Plan for the worst, hope for the best, then do your most, and leave all the rest. Under Palm Trees in San Diego Ken McMillan, a dear friend, once gave us this proverb. It has been a help to me. Particularly in church, in denominational life, wherein not every relationship has been as dear and friendly as that with Ken, the saying has helped. It preaches.

Show up, pay attention, tell the truth, do not get overly invested in the results. This proverb’s origin I know not. It does help one survive committee meetings, though, setting the bar low, as it does. I have had occasion in academic life, which admits of some committee work, to remember it.

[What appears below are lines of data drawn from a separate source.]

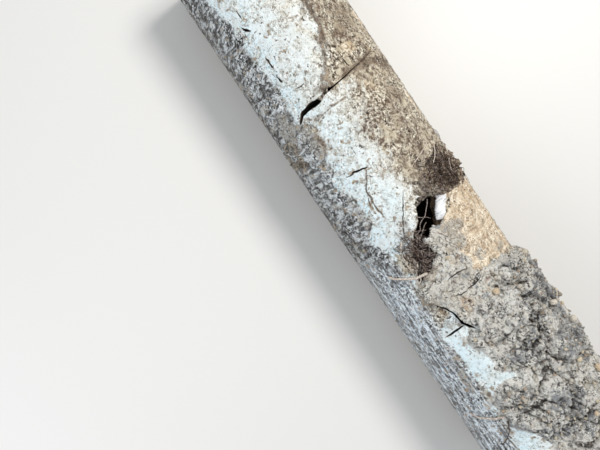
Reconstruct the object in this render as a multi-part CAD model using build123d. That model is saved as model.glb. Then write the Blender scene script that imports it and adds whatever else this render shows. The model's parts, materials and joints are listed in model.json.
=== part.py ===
"""A plain-ended fired-clay drain pipe, dug up cracked and holed.

The pipe lies along X with the floor at Z = 0 and the middle of its length at X = 0.
Damage is laid out on the unrolled barrel: x runs along the pipe, and the angle runs
round it from the crown, positive towards +Y. All lengths are in millimetres.
"""

import math
import os

from build123d import *

# The pipe as it left the kiln
LENGTH = 610.0
BORE_DIAMETER = 102.0
WALL = 14.0
OUTER_ARRIS_RADIUS = 2.0
INNER_ARRIS_RADIUS = 1.5

# The crack across the crown: where it crosses it, and how much it closes by at the bore
CROSS_CRACK_X = -100.0
CROSS_CRACK_BORE_SHARE = 0.45
# Each station: angle from the crown, drift along the pipe, gap at the outside
CROSS_CRACK_PATH = [
    (-41.0, 8.5, 0.0),
    (-38.0, 5.5, 1.9),
    (-34.0, 4.6, 2.4),
    (-29.0, 3.0, 3.4),
    (-23.5, 3.4, 4.3),
    (-17.5, 2.4, 4.4),
    (-12.0, 2.6, 2.2),
    (-8.5, 0.6, 3.4),
    (-4.0, 0.4, 3.0),
    (-1.0, -0.8, 1.2),
    (8.0, -1.4, 1.0),
    (19.0, -5.0, 0.9),
    (30.0, -7.4, 0.8),
    (46.0, -12.5, 0.0),
]

# The forked crack beside the hole: its place, and its two branches
FORK_CRACK_X = 128.0
FORK_CRACK_BORE_SHARE = 0.35
FORK_MAIN_PATH = [
    (-33.0, -30.0, 0.0),
    (-29.5, -24.0, 1.5),
    (-26.0, -20.5, 2.3),
    (-22.5, -12.0, 2.4),
    (-22.0, -4.5, 2.8),
    (-17.5, 2.0, 2.4),
    (-14.5, 5.5, 0.0),
]
FORK_BRANCH_PATH = [
    (-21.0, -1.5, 1.2),
    (-26.5, -0.5, 2.0),
    (-33.0, 1.2, 1.6),
    (-40.0, 2.4, 0.0),
]

# The hole broken through the crown, as pairs of points on its two sides
HOLE_X = 48.0
HOLE_BORE_SHARE = 0.94
# Each pair: x and angle on the low side, then x and angle on the high side
HOLE_SIDES = [
    ((-35.0, 14.0), (-35.0, 14.0)),
    ((-33.5, 6.5), (-31.0, 21.0)),
    ((-29.0, 0.5), (-24.0, 25.5)),
    ((-22.5, -4.0), (-17.0, 19.5)),
    ((-14.5, -7.0), (-9.5, 16.0)),
    ((-8.0, -14.5), (-4.0, 7.5)),
    ((-1.0, -19.5), (2.0, -2.0)),
    ((8.0, -24.0), (9.5, -8.5)),
    ((16.5, -25.5), (17.0, -5.5)),
    ((24.0, -30.5), (22.5, -10.5)),
    ((32.0, -32.0), (29.0, -18.0)),
    ((38.0, -35.5), (38.0, -35.5)),
]

# How far a cutting tool runs on past each face of the wall
CUT_OVERRUN = 6.0

BORE_RADIUS = BORE_DIAMETER / 2
OUTER_RADIUS = BORE_RADIUS + WALL
AXIS_HEIGHT = OUTER_RADIUS


def on_barrel(x, angle, radius):
    """The point at x along the pipe, at an angle from the crown and a radius from the axis."""
    turn = math.radians(angle)
    return Vector(x, radius * math.sin(turn), AXIS_HEIGHT + radius * math.cos(turn))


def barrel():
    """The pipe wall: a section with rounded arrises, turned about the bore's axis."""
    with BuildPart() as turned:
        with BuildSketch(Plane.XZ) as section:
            with Locations((0, AXIS_HEIGHT + BORE_RADIUS + WALL / 2)):
                Rectangle(LENGTH, WALL)
            # The sketch's own Y is the height above the floor
            fillet(section.vertices().group_by(Axis.Y)[0], INNER_ARRIS_RADIUS)
            fillet(section.vertices().group_by(Axis.Y)[-1], OUTER_ARRIS_RADIUS)
        revolve(axis=Axis((0, 0, AXIS_HEIGHT), (1, 0, 0)))
    return turned.part


def triangle(a, b, c):
    return Face(Wire.make_polygon([a, b, c], close=True))


def through_wall(sides, bore_share):
    """A tool that breaks through the wall between two rows of (x, angle) points.

    The rows meet at both ends. Each pair closes in on its own middle from the outside
    of the wall to the bore, where bore_share of its width is left.
    """
    past = CUT_OVERRUN / WALL

    def ring_point(pair, which, depth):
        mid_x = (pair[0][0] + pair[1][0]) / 2
        mid_angle = (pair[0][1] + pair[1][1]) / 2
        width = 1 + (bore_share - 1) * depth
        x = mid_x + (pair[which][0] - mid_x) * width
        angle = mid_angle + (pair[which][1] - mid_angle) * width
        return on_barrel(x, angle, OUTER_RADIUS - WALL * depth)

    outer = [[ring_point(pair, which, -past) for which in (0, 1)] for pair in sides]
    inner = [[ring_point(pair, which, 1 + past) for which in (0, 1)] for pair in sides]

    faces = []
    last = len(sides) - 1
    for here in range(last):
        there = here + 1
        for ring in (outer, inner):
            if here > 0:
                faces.append(triangle(ring[here][0], ring[here][1], ring[there][0]))
            if there < last:
                faces.append(triangle(ring[there][0], ring[there][1], ring[here][1]))
        for which in (0, 1):
            faces.append(triangle(outer[here][which], outer[there][which], inner[there][which]))
            faces.append(triangle(outer[here][which], inner[there][which], inner[here][which]))
    return Solid(Shell(faces))


def crack(x_place, path, bore_share):
    """A tool for a crack that follows (angle, drift, gap) stations round the barrel."""
    flat = [(x_place + drift, math.radians(angle) * OUTER_RADIUS) for angle, drift, _ in path]
    sides = []
    for i, (x, arc) in enumerate(flat):
        before = flat[max(i - 1, 0)]
        after = flat[min(i + 1, len(flat) - 1)]
        along_x, along_arc = after[0] - before[0], after[1] - before[1]
        half = path[i][2] / 2 / math.hypot(along_x, along_arc)
        sides.append(
            tuple(
                (
                    x + side * half * along_arc,
                    math.degrees((arc - side * half * along_x) / OUTER_RADIUS),
                )
                for side in (-1, 1)
            )
        )
    return through_wall(sides, bore_share)


def hole():
    sides = [tuple((HOLE_X + x, angle) for x, angle in pair) for pair in HOLE_SIDES]
    return through_wall(sides, HOLE_BORE_SHARE)


def pipe():
    whole = barrel()
    whole -= crack(CROSS_CRACK_X, CROSS_CRACK_PATH, CROSS_CRACK_BORE_SHARE)
    whole -= crack(FORK_CRACK_X, FORK_MAIN_PATH, FORK_CRACK_BORE_SHARE)
    whole -= crack(FORK_CRACK_X, FORK_BRANCH_PATH, FORK_CRACK_BORE_SHARE)
    whole -= hole()
    return whole


os.makedirs("parts", exist_ok=True)
export_step(pipe(), "parts/pipe.step")
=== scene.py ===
"""The drain pipe's looks: weathered clay with its damage, and the soil and roots that cling to it.

Damage and dirt are laid out on the unrolled barrel: x runs along the pipe in millimetres, and
the angle runs round it from the crown in degrees, positive towards +Y. Meshes are in metres.
"""

import json
import math

import bmesh
import bpy
import numpy as np
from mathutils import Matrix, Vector


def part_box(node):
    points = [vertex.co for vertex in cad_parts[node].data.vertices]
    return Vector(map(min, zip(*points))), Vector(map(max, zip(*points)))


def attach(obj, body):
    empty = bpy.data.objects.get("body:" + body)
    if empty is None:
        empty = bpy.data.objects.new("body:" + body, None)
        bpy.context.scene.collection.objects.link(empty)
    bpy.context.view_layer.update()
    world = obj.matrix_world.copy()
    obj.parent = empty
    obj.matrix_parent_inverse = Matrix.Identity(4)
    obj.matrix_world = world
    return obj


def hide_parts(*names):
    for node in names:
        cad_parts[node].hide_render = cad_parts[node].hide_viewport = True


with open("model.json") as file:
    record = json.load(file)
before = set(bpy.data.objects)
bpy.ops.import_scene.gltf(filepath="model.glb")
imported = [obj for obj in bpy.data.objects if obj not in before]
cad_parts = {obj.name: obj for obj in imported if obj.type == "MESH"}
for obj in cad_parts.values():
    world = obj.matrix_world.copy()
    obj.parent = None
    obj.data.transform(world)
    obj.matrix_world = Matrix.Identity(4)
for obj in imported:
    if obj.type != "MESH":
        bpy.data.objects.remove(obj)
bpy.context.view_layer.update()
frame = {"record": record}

MM = 0.001

# The frame's own sizes, in millimetres
mounts = {mount["name"]: mount for mount in frame["record"]["mounts"]}
pipe_low, pipe_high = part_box("pipe")
BORE_R = mounts["bore"]["dims"]["r_mm"]
OUTER_R = mounts["barrel"]["dims"]["r_mm"]
WALL = OUTER_R - BORE_R
HALF_LENGTH = (pipe_high.x - pipe_low.x) / 2 / MM
AXIS_Z = OUTER_R
OUTER_ARRIS = HALF_LENGTH - mounts["barrel"]["dims"]["length_mm"] / 2
INNER_ARRIS = HALF_LENGTH - mounts["bore"]["dims"]["length_mm"] / 2

# The hole broken through the crown: x and angle on the low side, then on the high side
HOLE = [
    ((13.0, 14.0), (13.0, 14.0)),
    ((14.5, 6.5), (17.0, 21.0)),
    ((19.0, 0.5), (24.0, 25.5)),
    ((25.5, -4.0), (31.0, 19.5)),
    ((33.5, -7.0), (38.5, 16.0)),
    ((40.0, -14.5), (44.0, 7.5)),
    ((47.0, -19.5), (50.0, -2.0)),
    ((56.0, -24.0), (57.5, -8.5)),
    ((64.5, -25.5), (65.0, -5.5)),
    ((72.0, -30.5), (70.5, -10.5)),
    ((80.0, -32.0), (77.0, -18.0)),
    ((86.0, -35.5), (86.0, -35.5)),
]
HOLE_BORE_SHARE = 0.94

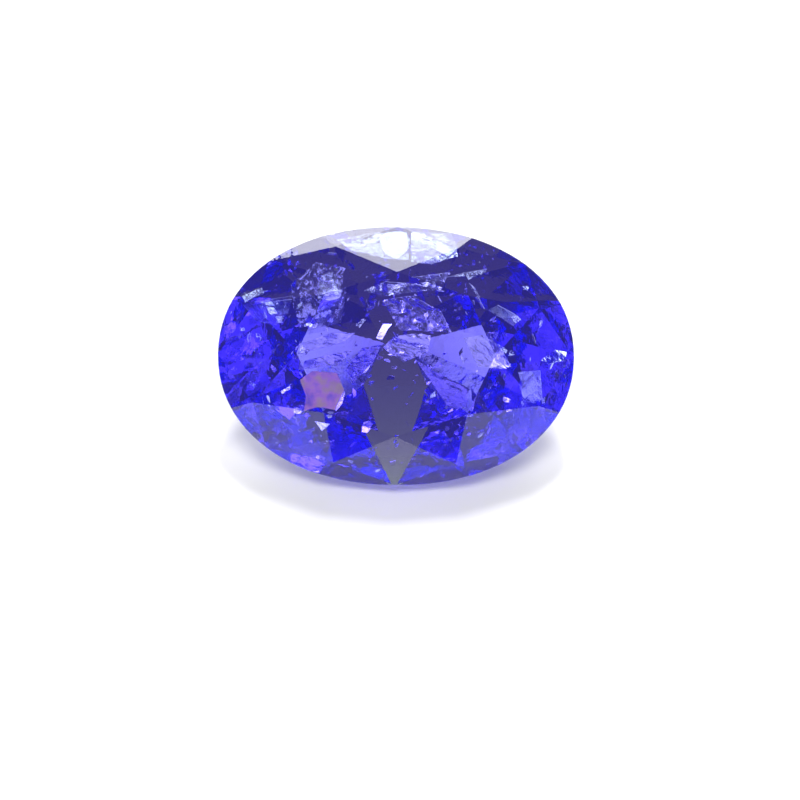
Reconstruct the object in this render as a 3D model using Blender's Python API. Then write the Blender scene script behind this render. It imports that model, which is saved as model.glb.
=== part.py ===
"""A cut oval tanzanite at its real size, lying on one of its lower facets with its table turned to the front."""

import math

import bmesh
import bpy
from mathutils import Matrix, Vector

MM = 0.001

# Outline of the stone, seen square on to its table
LENGTH = 8.0 * MM
WIDTH = 5.8 * MM
ROUNDNESS = 2.12  # exponent of the oval: 2 is an ellipse, more is squarer
GIRDLE_SIDES = 96
GIRDLE_HEIGHT = 0.40 * MM

# Crown, above the girdle
CROWN_FACETS = 8
CROWN_HEIGHT = 0.89 * MM
TABLE_LENGTH_SHARE = 0.555  # table's corners over the outline's, along X
TABLE_WIDTH_SHARE = 0.635  # and along Y
STAR_SHARE = 0.55  # share of the crown's height that the stars take up

# Pavilion, below the girdle
PAVILION_FACETS = 8
PAVILION_DEPTH = 2.42 * MM
LOWER_HALF_SHARE = 0.70  # share of the pavilion's depth that the lower halves reach down
KEEL = 0.54 * MM  # length of the short ridge where the mains meet
KEEL_SHIFT = 0.34 * MM  # by which it lies off the middle

REST_FACET = 6  # number of the lower main facet that the stone lies on: the one that faces -Y
SNAP = 1e-7  # corners nearer to a cut than this lie on it
WELD = 1e-6

COLOUR = (0.045, 0.035, 0.62, 1.0)
ROUGHNESS = 0.02
REFRACTIVE_INDEX = 1.694


class Facet:
    """The plane through three points, facing away from the stone's middle."""

    def __init__(self, first, second, third):
        self.point = first
        self.normal = (second - first).cross(third - first).normalized()
        if self.normal.dot(first) < 0:
            self.normal.negate()

    def crossing(self, other, height):
        """Where this plane and another cross at a height."""
        rows = Matrix((self.normal.xy, other.normal.xy))
        sides = Vector(
            plane.normal.dot(plane.point) - plane.normal.z * height for plane in (self, other)
        )
        return Vector((*(rows.inverted() @ sides), height))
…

Here is my own Methodist handshake on choice, five fingers for you. As you decide ask yourself: Have I truly prayed about this? Have I learned as much as I can about the choice? Have I talked with four close friends? Have I lived with it, letting the soul breathe? The last is hardest to say: Have I felt for grace along the way? Prayer, Study, Conversation, Fasting, and Mystery—another way to consider the means of grace.

We prepare for choice.

Furthermore, for our journey we might remember, as from a more distant past, fellow travelers, with us, on hay and under star and in water.

Paul Tillich is one.

During the larger part of my life I have tried to penetrate the meaning of the Christian symbols, which have become increasingly problematic within the cultural context of our time. Since the split between a faith unacceptable to culture and a culture unacceptable to faith was not possible for me, the only alternative was to attempt to interpret the symbols of faith through expressions of our own culture”.

Wendy Wasserstein is one.

The gospel of choice and journey, a spare existential epiphany gospel, can be heard at the Huntingdon Theater, in Wendy Wasserstein’s fine play Third. At the drama’s climax, we are placed before the meaning of the journey we share, and asked, in a young man’s voice, “do you really want to sacrifice hope for the sake of irony”?

Sir Edmund Hillary is one.

We might think of the summit of Everest and its first visitor. His famous journey took him high. But his life journey took him wide. He found in the Sherpa people, in their need as well as their strength, a cause to serve, a way to give, a folk to love. Sir Edmund found himself by losing himself in faithful renovation of culture and cultural expression of faith. In our time we may not need a theological reformation as much as we need a cultural revolution, one whose summit again enlists the heart and mind in a common hope, a common hope.

We prepare for the journey.

Are you ready for choice? Are you ready for the journey?